#### Supplied information ####
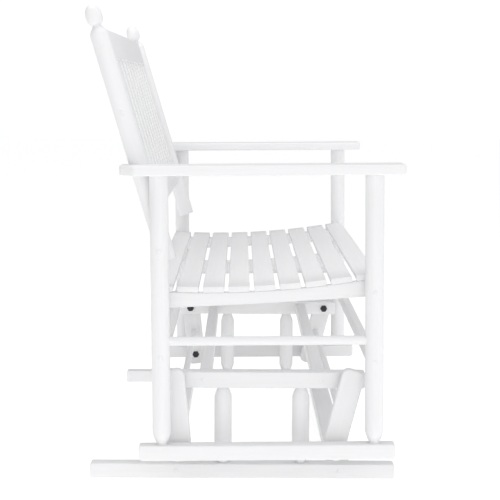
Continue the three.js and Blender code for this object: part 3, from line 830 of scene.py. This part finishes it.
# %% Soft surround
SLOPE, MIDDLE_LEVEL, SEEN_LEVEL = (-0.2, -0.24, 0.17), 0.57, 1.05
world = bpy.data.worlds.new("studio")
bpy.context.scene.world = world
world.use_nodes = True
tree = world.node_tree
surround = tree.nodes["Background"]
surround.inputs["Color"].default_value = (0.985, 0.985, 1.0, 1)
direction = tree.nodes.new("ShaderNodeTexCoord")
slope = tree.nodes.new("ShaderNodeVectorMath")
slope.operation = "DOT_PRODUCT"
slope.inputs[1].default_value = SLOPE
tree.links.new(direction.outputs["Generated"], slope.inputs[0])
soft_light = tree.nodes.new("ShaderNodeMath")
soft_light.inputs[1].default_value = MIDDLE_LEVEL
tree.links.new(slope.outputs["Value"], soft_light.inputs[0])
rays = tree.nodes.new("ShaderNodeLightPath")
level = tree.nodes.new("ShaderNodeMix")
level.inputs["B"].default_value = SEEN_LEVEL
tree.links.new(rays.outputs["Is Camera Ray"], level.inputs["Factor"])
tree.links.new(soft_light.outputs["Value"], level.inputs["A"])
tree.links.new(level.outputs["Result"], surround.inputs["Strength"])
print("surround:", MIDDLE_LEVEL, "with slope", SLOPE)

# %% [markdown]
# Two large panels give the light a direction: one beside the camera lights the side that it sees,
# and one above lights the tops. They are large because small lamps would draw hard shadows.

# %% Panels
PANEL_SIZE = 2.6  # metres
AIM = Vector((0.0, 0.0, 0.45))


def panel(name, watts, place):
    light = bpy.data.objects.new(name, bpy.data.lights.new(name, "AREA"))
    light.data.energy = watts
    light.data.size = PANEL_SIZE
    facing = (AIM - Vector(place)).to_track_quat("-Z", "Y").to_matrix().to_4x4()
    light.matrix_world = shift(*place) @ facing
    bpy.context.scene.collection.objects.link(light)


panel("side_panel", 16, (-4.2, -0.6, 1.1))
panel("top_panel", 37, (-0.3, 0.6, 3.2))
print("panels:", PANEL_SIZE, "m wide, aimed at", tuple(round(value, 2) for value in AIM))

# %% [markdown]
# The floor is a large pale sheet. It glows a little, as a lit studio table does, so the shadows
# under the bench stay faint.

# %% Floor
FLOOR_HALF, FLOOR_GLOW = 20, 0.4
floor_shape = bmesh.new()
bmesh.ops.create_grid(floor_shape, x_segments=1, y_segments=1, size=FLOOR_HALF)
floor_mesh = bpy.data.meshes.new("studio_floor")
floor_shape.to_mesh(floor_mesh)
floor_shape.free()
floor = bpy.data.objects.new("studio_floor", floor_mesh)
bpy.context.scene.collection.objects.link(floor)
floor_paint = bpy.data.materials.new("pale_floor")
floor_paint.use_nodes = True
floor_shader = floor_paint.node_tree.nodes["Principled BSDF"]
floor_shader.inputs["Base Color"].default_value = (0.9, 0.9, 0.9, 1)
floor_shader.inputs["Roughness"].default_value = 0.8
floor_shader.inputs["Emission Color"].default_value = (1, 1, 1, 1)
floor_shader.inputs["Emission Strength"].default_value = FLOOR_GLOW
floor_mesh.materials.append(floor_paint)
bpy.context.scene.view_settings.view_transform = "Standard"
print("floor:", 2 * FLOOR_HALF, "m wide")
####
Pick out the lines above that hold the string "scene" and show them.

Continue the three.js and Blender code for this object: part 3, from line 830 of scene.py. This part finishes it.
bpy.context.scene.world = world
    bpy.context.scene.collection.objects.link(light)
bpy.context.scene.collection.objects.link(floor)
bpy.context.scene.view_settings.view_transform = "Standard"